The competitive landscape is intensifying as multiple vendors pursue similar strategies to become the central intelligence layer across enterprise operations. ServiceNow, for example, recently announced that its entire product portfolio will now be AI-enabled, embedding AI, data connectivity, workflow execution, security, and governance into every offering. The company introduced Context Engine, which connects enterprise data, policy, and decision history to inform AI-driven workflows .

This convergence signals that the battleground is moving away from standalone applications toward ownership of workflow orchestration and execution. Vendors are increasingly emphasizing that differentiation comes from enterprise context, including data, policies, and decision history, rather than from underlying AI model capability alone. This shift has profound implications for how enterprises should evaluate platform investments and make vendor selection decisions .

What Should Procurement Leaders Focus On Right Now?

For procurement leaders evaluating AI investments, the evidence is clear: the gap between leaders and laggards will continue widening. Organizations that invest heavily in AI-native platforms with strong data foundations and comprehensive change management are achieving 3X greater returns than underinvestors. The question is no longer whether to invest in AI procurement capabilities, but how to invest strategically to maximize returns.

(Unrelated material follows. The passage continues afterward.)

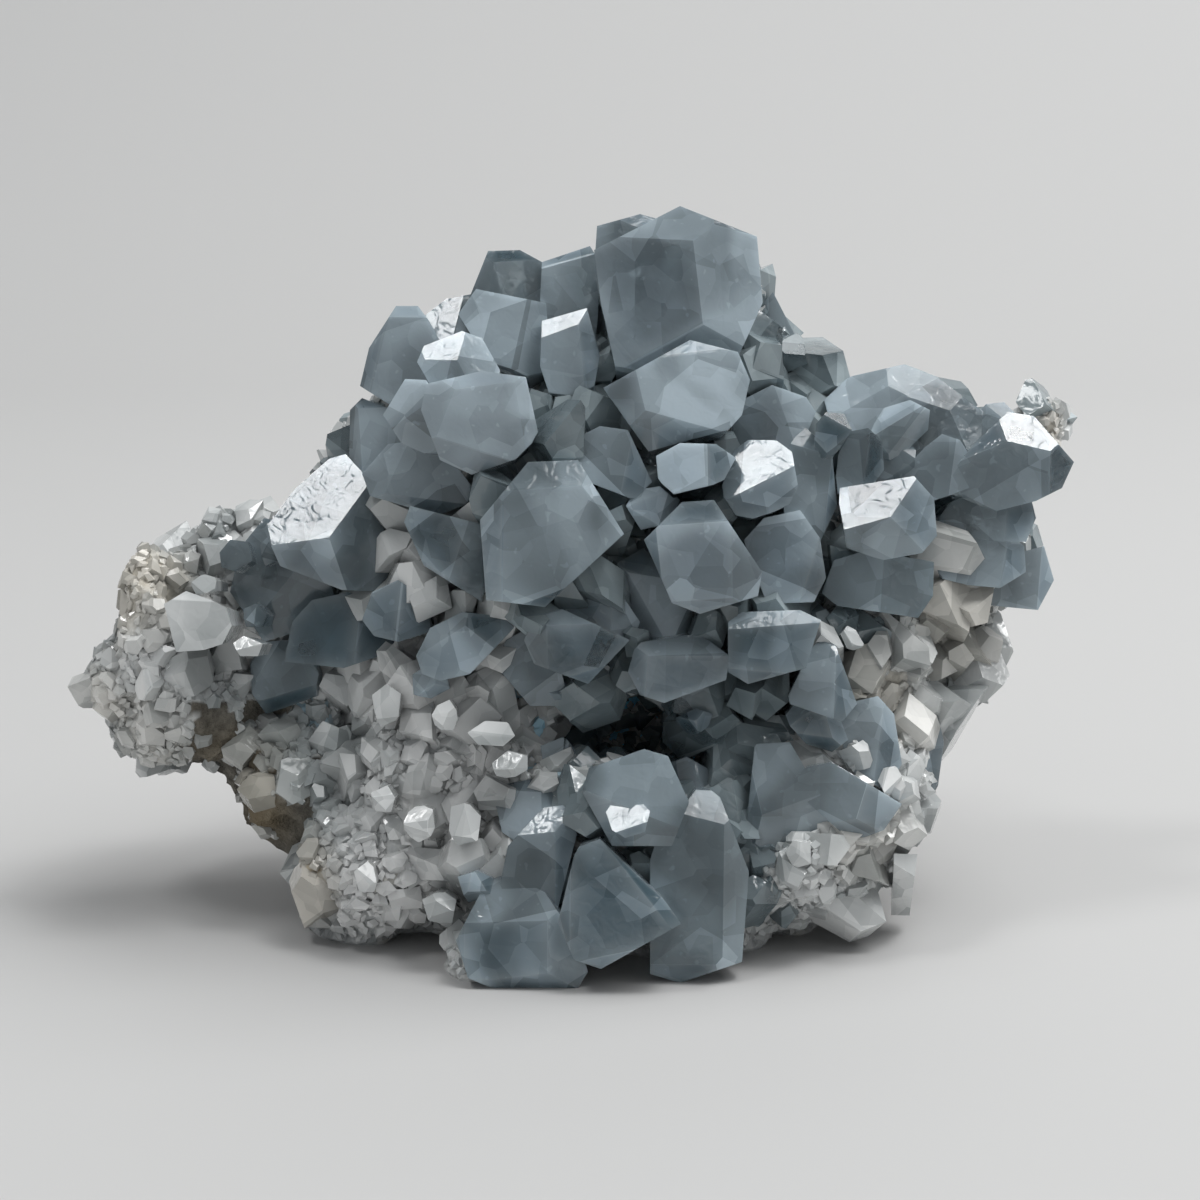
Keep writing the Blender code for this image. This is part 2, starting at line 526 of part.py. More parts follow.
def cut_corners(builder, crystal):
    """Cut a few corners off a crystal's front, so that it ends in a blunt tip."""
    rng = random.Random(crystal.name)
    width = PIXEL * (max(u for u, v in crystal.rim) - min(u for u, v in crystal.rim))
    rightwards, upwards, towards = sight()
    start = rng.uniform(0, math.tau)
    for number in range(CORNERS):
        heading = start + math.tau * (number + rng.uniform(-0.15, 0.15)) / CORNERS
        sideways = rightwards * math.cos(heading) + upwards * math.sin(heading)
        direction = (towards + sideways * rng.uniform(*CORNER_SLANT)).normalized()
        reach = max(vertex.co.dot(direction) for vertex in builder.verts)
        slice_off(builder, direction * (reach - width * rng.uniform(*CORNER_DEPTH)), direction)


def crystal_solid(crystal):
    """One crystal, its front cut by its facets."""
    builder = outline_body(crystal)
    for u, v, turn, tilt in crystal.facets:
        steepness = math.radians(min(STEEPEST, math.hypot(turn, tilt)))
        slice_off(builder, seen(u, v, crystal.near - FACET_REACH * math.tan(steepness)), facing(turn, tilt))
    if len(crystal.facets) == 1:
        cut_corners(builder, crystal)
    cut_at_ground(builder)
    tidy(builder)
    return new_object(crystal.name, builder)


def apply_modifiers(target):
    bpy.context.view_layer.update()
    shaped = target.evaluated_get(bpy.context.evaluated_depsgraph_get())
    mesh = bpy.data.meshes.new_from_object(shaped)
    target.modifiers.clear()
    target.data = mesh


def boolean(target, cutter, operation):
    change = target.modifiers.new(operation.title(), "BOOLEAN")
    change.operation = operation
    change.solver = "EXACT"
    change.object = cutter
    apply_modifiers(target)


def grown(crystal, swell):
    """A convex crystal with every facet moved outwards, cut from a block by the moved facets."""
    middle = sum((v.co for v in crystal.data.vertices), Vector()) / len(crystal.data.vertices)
    builder = bmesh.new()
    bmesh.ops.create_cube(builder, size=BLOCK, matrix=Matrix.Translation(middle))
    for face in crystal.data.polygons:
        slice_off(builder, face.center + face.normal * swell, face.normal)
    tidy(builder)
    return new_object(crystal.name + "_grown", builder)


def bodies_of(builder):
    """The separate bodies of a mesh, smallest first, as sets of vertices."""
    bodies = []
    unseen = set(builder.verts)
    while unseen:
        body = set()
        front = [unseen.pop()]
        while front:
            vertex = front.pop()
            body.add(vertex)
            for edge in vertex.link_edges:
                other = edge.other_vert(vertex)
                if other in unseen:
                    unseen.discard(other)
                    front.append(other)
        bodies.append(body)
    return sorted(bodies, key=len)


def keep_largest(solid):
    """Remove all but the largest body of a solid."""
    builder = copy_of(solid)
    for body in bodies_of(builder)[:-1]:
        bmesh.ops.delete(builder, geom=list(body), context="VERTS")
    builder.to_mesh(solid.data)
    builder.free()


def displace(target, name, size, strength):
    """Push a surface in and out by a cloud pattern."""
    texture = bpy.data.textures.new(name, "CLOUDS")
    texture.noise_scale = size
    texture.noise_depth = 1
    change = target.modifiers.new(name, "DISPLACE")
    change.texture = texture
    change.texture_coords = "LOCAL"
    change.strength = strength
    change.mid_level = 0.5


def balls(name, lumps):
    """Swellings or hollows, as loose balls in one mesh."""
    rightwards, upwards, towards = sight()
    turn = Matrix((rightwards, upwards, towards)).transposed().to_4x4()
    builder = bmesh.new()
    for lump in lumps:
        size = Matrix.Diagonal((lump.wide * MM, lump.tall * MM, lump.deep * MM, 1))
        place = Matrix.Translation(seen(lump.across, lump.down, lump.near))
        bmesh.ops.create_icosphere(builder, subdivisions=BALL_DETAIL, radius=1,
                                   matrix=place @ turn @ size)
    return new_object(name, builder)


def run_together(solid):
    """Make one even skin over overlapping shapes."""
    blend = solid.modifiers.new("Run together", "REMESH")
    blend.mode = "VOXEL"
    blend.voxel_size = VOXEL
    apply_modifiers(solid)


def rock_solid():
    """The matrix rock: swellings run together, hollowed, roughened, thinned out and cut flat below."""
    rock = balls("matrix", ROCK_LUMPS)
    pocket = balls("pocket", POCKET_LUMPS)
    run_together(rock)
    run_together(pocket)
    boolean(rock, pocket, "DIFFERENCE")
    discard(pocket)
    run_together(rock)
    displace(rock, "Swell", ROCK_SWELL_SIZE, ROCK_SWELL)
    displace(rock, "Grit", ROCK_GRIT_SIZE, ROCK_GRIT)
    apply_modifiers(rock)
    thin = rock.modifiers.new("Thin out", "DECIMATE")
    thin.ratio = ROCK_FACES / (2 * len(rock.data.polygons))
    apply_modifiers(rock)
    builder = bmesh.new()
    bmesh.ops.create_cube(builder, size=4 * BLOCK, matrix=Matrix.Translation((0, 0, -2 * BLOCK)))
    below = new_object("below", builder)
    boolean(rock, below, "DIFFERENCE")
    discard(below)
    return rock


def block(place, outwards, size, rng, name):
    """A blocky crystal with a chisel tip that stands on a surface."""
    turn = outwards.to_track_quat("Z", "Y").to_matrix()
    spin = rng.uniform(0, math.tau)
    sides = rng.choice((4, 5, 6))
    squash = rng.uniform(0.65, 1)
    points = []
    for number in range(sides):
        angle = spin + math.tau * (number + rng.uniform(-0.2, 0.2)) / sides
        side = Vector((math.cos(angle), squash * math.sin(angle), 0)) * size / 2
        points.append(place + turn @ (side * BLOCK_TAPER - Vector((0, 0, size * BLOCK_SINK))))
        points.append(place + turn @ (side + Vector((0, 0, size * BLOCK_STAND))))
    builder = hull(points)
    heading = rng.uniform(0, math.tau)
    for half_turn in (0, math.pi):
        lean = Vector((math.cos(heading + half_turn), math.sin(heading + half_turn), rng.uniform(0.7, 1.5)))
        slice_off(builder, place + turn @ Vector((0, 0, size * rng.uniform(0.35, 0.6))),
                  (turn @ lean).normalized())
    cut_at_ground(builder)
    tidy(builder)
    return new_object(name, builder)


def back_crystals(rock):
    """Large crystals on the back of the rock."""
    rng = random.Random(5)
    tree = BVHTree.FromObject(rock, bpy.context.evaluated_depsgraph_get())
    made = []
    for number, (across, down, size, turn, tilt) in enumerate(BACK_SPOTS):
        start = seen(across, down, BEHIND)
        spot = tree.ray_cast(start, (seen(across, down, 0) - start).normalized())[0]
        made.append(block(spot, facing(180 - turn, tilt), size * MM, rng, "back_%d" % (number + 1)))
    return made


def overlapping(crystals):
    """The pairs of crystals whose surfaces cross, by their numbers."""
    bpy.context.view_layer.update()
    state = bpy.context.evaluated_depsgraph_get()
    trees = [BVHTree.FromObject(crystal, state) for crystal in crystals]
    return [(first, second) for first in range(len(crystals)) for second in range(first)
            if trees[first].overlap(trees[second])]


def grown_together(crystals):
    """The crystals in clumps, where each crystal overlaps another one of its clump."""
    clump_of = list(range(len(crystals)))
    for first, second in overlapping(crystals):
        old, new = clump_of[first], clump_of[second]
        clump_of = [new if clump == old else clump for clump in clump_of]
    clumps = {}
    for number, clump in enumerate(clump_of):
        clumps.setdefault(clump, []).append(crystals[number])
    return sorted(clumps.values(), key=len, reverse=True)


def clump_name(clump, taken):
    """A lone crystal's own name, or the name of the group that most of the clump's crystals are from."""
    if len(clump) == 1:
        return clump[0].name + "_crystal"
    names = {crystal.name for crystal in clump}
    counts = {}
    for group, members in GROUPS.items():
        counts[group] = len(names & {crystal.name for crystal in members})
    group = max(counts, key=counts.get) if max(counts.values()) else "rear"
    name = group + "_crystals"
    while name in taken:
        name = "further_" + name
    return name


def join_clump(clump, name):
    """One solid from the crystals of a clump."""
    joined = new_object(name, copy_of(clump[0]))
    for crystal in clump[1:]:
        boolean(joined, crystal, "UNION")
    return joined


def keep_apart(solid, own, others):
    """Cut a gap around the crystals of the other clumps that come too close."""
    for other in others:
        if any(overlapping([other, crystal]) for crystal in own):
            boolean(solid, other, "DIFFERENCE")


def finish(solid, look):
    """Clean the solid's mesh and give it its material."""
    builder = copy_of(solid)
    bmesh.ops.remove_doubles(builder, verts=builder.verts, dist=MERGE)
    bmesh.ops.dissolve_degenerate(builder, edges=builder.edges, dist=MERGE)
    bmesh.ops.dissolve_limit(builder, angle_limit=FLAT, verts=builder.verts, edges=builder.edges)
    bmesh.ops.triangulate(builder, faces=builder.faces)
    builder.to_mesh(solid.data)
    builder.free()
    solid.data.materials.clear()
    solid.data.materials.append(material(solid.name, look))


def report(solids):
    """Print the triangles and the volume of the whole cluster."""
    triangles = sum(len(solid.data.polygons) for solid in solids)
    builder = bmesh.new()
    for solid in solids:
        builder.from_mesh(solid.data)
    corners = [vertex.co for vertex in builder.verts]
    middle = [(min(corner[axis] for corner in corners) + max(corner[axis] for corner in corners)) / 2 / MM
              for axis in (0, 1)]
    print(len(solids), "solids,", triangles, "triangles,", round(builder.calc_volume() * 1e6, 1), "cm3")
    print("middle of the box over", round(middle[0], 2), round(middle[1], 2), "mm")
    builder.free()


def build():
    clear_scene()
    rock = rock_solid()
    crystals = [crystal_solid(crystal) for group in GROUPS.values() for crystal in group]
    crystals += back_crystals(rock)
    swollen = {crystal: grown(crystal, GAP) for crystal in crystals}
    clumps = grown_together(crystals)
    solids = []
    for number, clump in enumerate(clumps):
        joined = join_clump(clump, clump_name(clump, [solid.name for solid in solids]))
        for other in clumps[:number]:
            keep_apart(joined, clump, [swollen[crystal] for crystal in other])
        keep_largest(joined)
        solids.append(joined)
    for crystal in crystals:
        boolean(rock, swollen[crystal], "DIFFERENCE")
        discard(swollen[crystal])
        discard(crystal)
    keep_largest(rock)
    for solid in solids:
        finish(solid, CRYSTAL_LOOK)
    finish(rock, ROCK_LOOK)
    report(solids + [rock])


build()
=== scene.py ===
import functools
import math
import random
from collections import namedtuple

import bmesh
import bpy
from mathutils import Matrix, Vector
from mathutils.bvhtree import BVHTree
from mathutils.kdtree import KDTree


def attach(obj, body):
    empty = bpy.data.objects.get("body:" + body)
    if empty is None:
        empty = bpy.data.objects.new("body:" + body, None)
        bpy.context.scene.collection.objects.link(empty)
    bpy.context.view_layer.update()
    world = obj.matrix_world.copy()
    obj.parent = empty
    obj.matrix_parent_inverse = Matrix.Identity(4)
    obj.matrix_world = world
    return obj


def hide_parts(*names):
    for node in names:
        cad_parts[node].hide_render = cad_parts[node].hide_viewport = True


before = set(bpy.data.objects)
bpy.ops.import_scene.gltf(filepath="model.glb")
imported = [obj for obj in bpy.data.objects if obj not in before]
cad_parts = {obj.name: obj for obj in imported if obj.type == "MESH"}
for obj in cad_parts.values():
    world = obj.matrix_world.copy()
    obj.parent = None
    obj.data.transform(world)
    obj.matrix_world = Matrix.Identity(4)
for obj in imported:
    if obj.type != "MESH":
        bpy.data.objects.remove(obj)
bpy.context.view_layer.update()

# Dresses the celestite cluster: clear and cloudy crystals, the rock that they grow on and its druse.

# The view, as the solids were laid out in it
MM = 0.001
CLUSTER_WIDTH = 90 * MM
CLUSTER_PIXELS = 990
PIXEL = CLUSTER_WIDTH / CLUSTER_PIXELS
VIEW_PIXELS = 1200
VIEW_CENTRE = 600
VIEW_DISTANCE = 260 * MM
VIEW_DIP = math.radians(12)
VIEW_MIDDLE = Vector((1.71 * MM, -2.89 * MM, 29.4 * MM))
SENSOR = 36
NEAREST_SEEN, FARTHEST_SEEN = 0.01, 20

# Crystals
EDGE_WIDTH = 0.2 * MM
EDGE_SHARE = 0.012
EDGE_SHARPNESS = math.radians(12)
EDGE_STEPS = 2
SHORTEST_EDGE = 0.7 * MM
# Small facets cut along some edges: their size, the share of the edges, and how long these have to be
FACETINGS = ((0.9 * MM, 0.16, 5 * MM), (0.45 * MM, 0.3, 2.5 * MM))
SMALL_FACET = 1.5 * MM ** 2
FLAT = math.radians(0.5)
SAME_PLACE = 0.005 * MM
CELESTITE_IOR = 1.62
CLOUD_SIZE = 9 * MM
SEAM_SIZE = 6 * MM
SHARD_SIZE = 2.2 * MM
# The crystals that look as pale as the small ones
PALE_NODES = ("amber_top", "lobe", "low_", "niche", "slope", "white_small")

# Rock
COARSE_VOXEL = 1.0 * MM
VOXEL = 0.43 * MM
SWELL = 4.2 * MM
SWELL_SIZE = 6.5 * MM
GRIT = 1.6 * MM
GRIT_SIZE = 2.4 * MM
PITTING = 0.35 * MM
PITTING_SIZE = 0.7 * MM
BALL_DETAIL = 4

# Druse and young crystals
ROCK_UNDER_DRUSE = 0.5 * MM
DRUSE_REACH = 1.2 * MM
YOUNG_COUNT = 700
YOUNG_SIZE = (2.6 * MM, 6.5 * MM)
DRUSE_COUNT = 7500
DRUSE_SIZE = (1.0 * MM, 2.7 * MM)
YOUNG_SPACING, DRUSE_SPACING = 0.55, 0.42
TRIES = 12
CLEARANCE = 0.7
COVER = 0.5 * MM
SHAPES = 24
# How many crystals are made before they join the others
HANDFUL = 60
LEAN = 0.3
STANDING = 0.75
SEED = 3

# Young crystals that fill the gaps between the large ones: where gaps are looked for, and what counts as one
GAP_LEFT, GAP_RIGHT, GAP_TOP, GAP_BOTTOM = 340, 960, 260, 900
GAP_PITCH = 14
GAP_JITTER = 4
GAP_AROUND = 3
GAP_DEPTH = 3.5 * MM
GAP_SPACING = 3 * MM
GAP_SIZE = (4 * MM, 7.5 * MM)
GAP_RISE = (0.35, 0.7)
GAP_ROOT = 3 * MM
POCKET_MARGIN = 1.3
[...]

The path forward requires moving beyond the hype cycle and focusing on practical implementation. This means evaluating your current technology stack for gaps, understanding how AI-powered platforms can address efficiency and compliance needs, and committing to the data governance and change management required for success. The organizations winning in procurement today are those treating AI as a strategic capability embedded into their operating model, not as a separate tool or pilot program.